Now I listen to John B. Wells’ program, and I enjoy it. But, I have to hand it to Art Bell, because without his program I would never have found these other voices on the radio. Even John B. Wells is another voice who I can attach significance to Art Bell, even though I believe that the two had never met
(I could be wrong, but I believe that John was brought onboard Coast to Coast AM Radio during George Nori’s term as the show’s head host).

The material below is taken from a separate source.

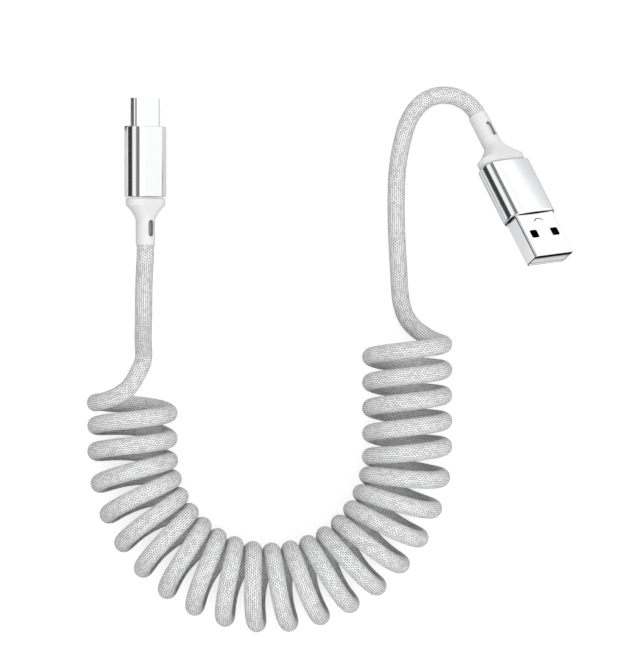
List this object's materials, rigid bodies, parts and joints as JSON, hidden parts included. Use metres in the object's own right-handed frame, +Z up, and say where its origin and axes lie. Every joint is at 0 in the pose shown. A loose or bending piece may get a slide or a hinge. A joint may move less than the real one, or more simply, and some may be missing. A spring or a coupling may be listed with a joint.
{
  "type": "coiled usb-c charging cable",
  "caption": "Braided cord wound into a spring and bent into a U, with a metal USB-C plug on one end and a metal USB-A plug on the other, for charging and data.",
  "frame": {"origin": "on the floor, under the middle of the box round the two plugs (the cord and its spring are left out of that box)", "axes": "+Z up from the floor the cable lies on, +Y the way the USB-C plug points, +X from the USB-C plug towards the USB-A plug"},
  "size_m": [0.1138, 0.1285, 0.0218],
  "materials": {
    "plug_metal": "polished silver metal, near mirror",
    "white_plastic": "white moulded strain relief, satin",
    "black_plastic": "black moulded insulator",
    "grey_plastic": "light grey moulded tongue",
    "contact_gilt": "gilt contact strip",
    "cord_braid": "silver grey and white nylon braid"
  },
  "bodies": {
    "root": {"usb_c_shell": "plug_metal", "usb_c_insulator": "black_plastic", "usb_c_housing": "plug_metal", "usb_c_relief": "white_plastic", "usb_c_lead": "cord_braid", "spring_coil": "cord_braid", "usb_a_lead": "cord_braid", "usb_a_relief": "white_plastic", "usb_a_housing": "plug_metal", "usb_a_shell": "plug_metal", "usb_a_tongue": "grey_plastic", "usb_a_contact_1": "contact_gilt", "usb_a_contact_2": "contact_gilt", "usb_a_contact_3": "contact_gilt", "usb_a_contact_4": "contact_gilt"}
  },
  "joints": []
}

I’m not a big groupie kind of person. So, my ignorance of some events is understandable. Besides, I’m usually busy answering the call of the cosmos to do or tune in to other things. Still, I have a sincere feeling of loss having never had a chance to speak with Art Bell while he lived. It would have been an amazing event if I had. For certainly, just as the spirits had ushered me to find and meet Charles Cosimano, the master of psionics, so, too, did the universal mind send me to find Art Bell’s radio program. I’m not mistaken about this. So far from what I’ve seen in the world to pass, I have been given very accurate visions and voices of the future. What now will become of a world without some of the greatest radio show hosts? Who will stand in their place, carry their message and the voices of millions on the radio networks? I hope that some of you out there find this to be your passion. Because, let’s face it, we have in today's society a very ill-favored mass of youths lined up to lead us into a rather dystopian future. A few good men or women would do great men and women of the past an honor to take on the airwaves and spread truth and interest in the mysterious and wondrous world that we live in.
Art Bell, may you rest in peace. (East of the Rockies, you’re on the air!)